1. 76.
    0
    ertesi gün bir punduna getirip evden kaçıyorum,
    sahil kenarı güzel bir yer.
    kimse yok. karşıdan ırmağı görüyorum.
    intihar edeceğiz.
    elimde pgibolog un verdiği ilaçlar.
    gözüne bakıyorum, gözüme bakıyor.

    gözümü kapıyorum sonra,
    aklıma geliyor;

    "hani bir idam mahkûmu ölümünden biraz önce şöyle söylemiş
    ya da düşünmüştü: yüksek ve sarp bir kayalıkta, ancak iki
    ayağımın sığabileceği, dar bir çıkıntıda, dört bir yanım uçurumlar,
    okyanuslar, sonsuz bir gece, sonsuz bir yalnızlık ve hiç bitmeyecek
    bir fırtınayla sarılmış durumda yaşamak zorunda olsam ve bütün ömrümce,
    bin yıl boyunca, hatta sonsuza kadar o bir karış toprakta durmamda
    gerekse o şekilde yaşamak, şu anda bir yarım saat içinde ölecek
    olmaktan çok daha iyidir. yeter ki yaşayayım!"

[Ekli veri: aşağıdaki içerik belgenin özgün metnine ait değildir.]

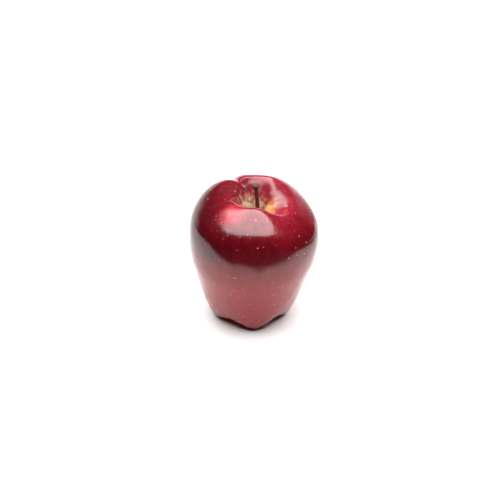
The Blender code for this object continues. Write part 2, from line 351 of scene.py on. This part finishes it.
stem = merged_copy("stem", "apple_stem")
apply_modifier(stem, "SUBSURF", subdivision_type="SIMPLE", levels=1, render_levels=1)
apply_modifier(stem, "SUBSURF", levels=3, render_levels=3)
stem.data.shade_smooth()
stem_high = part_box("stem")[1]
stem_top = ring_centre("stem", 1.0)


def bark_movement(point, normal):
    """Ridges along the bark, lumps on the knob and a dished scar on its end."""
    below_top = stem_high.z - point.z
    on_knob = 1 - float(smooth_step(below_top, KNOB_START, KNOB_START + KNOB_BLEND))
    ridges = noise.noise(Vector((point.x * 1500, point.y * 1500, point.z * 190)))
    ridges += 0.5 * noise.noise(Vector((point.x * 3300, point.y * 3300, point.z * 900)))
    lumps = noise.noise(point * 620) + 0.5 * noise.noise(point * 1500)
    push = RIDGE_DEPTH * ridges + KNOB_LUMP * on_knob * lumps
    from_axis = math.hypot(point.x - stem_top.x, point.y - stem_top.y)
    on_end = float(smooth_step(normal.z, 0.5, 0.95)) * on_knob
    dish = SCAR_DEPTH * on_end * math.exp(-((from_axis / (0.6 * SCAR_RADIUS)) ** 2))
    return normal * push - Vector((0.0, 0.0, dish))


shift_points(stem, bark_movement)

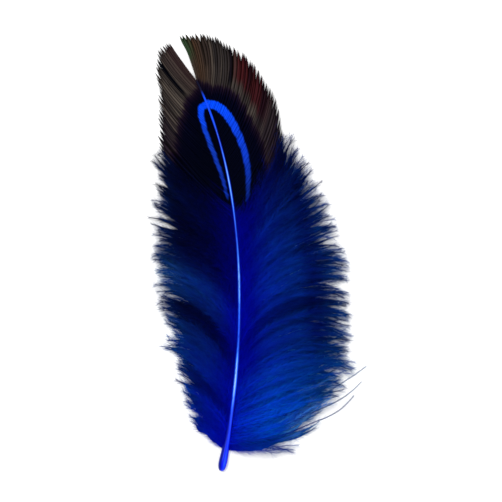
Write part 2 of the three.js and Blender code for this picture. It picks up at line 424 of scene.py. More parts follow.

    edemiyoruz, ırmakla yolun sonuna geliyoruz. ve fark ediyorum ki,
    aşk denilen şeyin bitmesi böyle bir şeymiş.

    eve dönüyorum, özür dileyerek odama gidiyorum.
    böylece lise hayatımın son ayları da,
    okuldaki garip çocuk olarak son buluyor.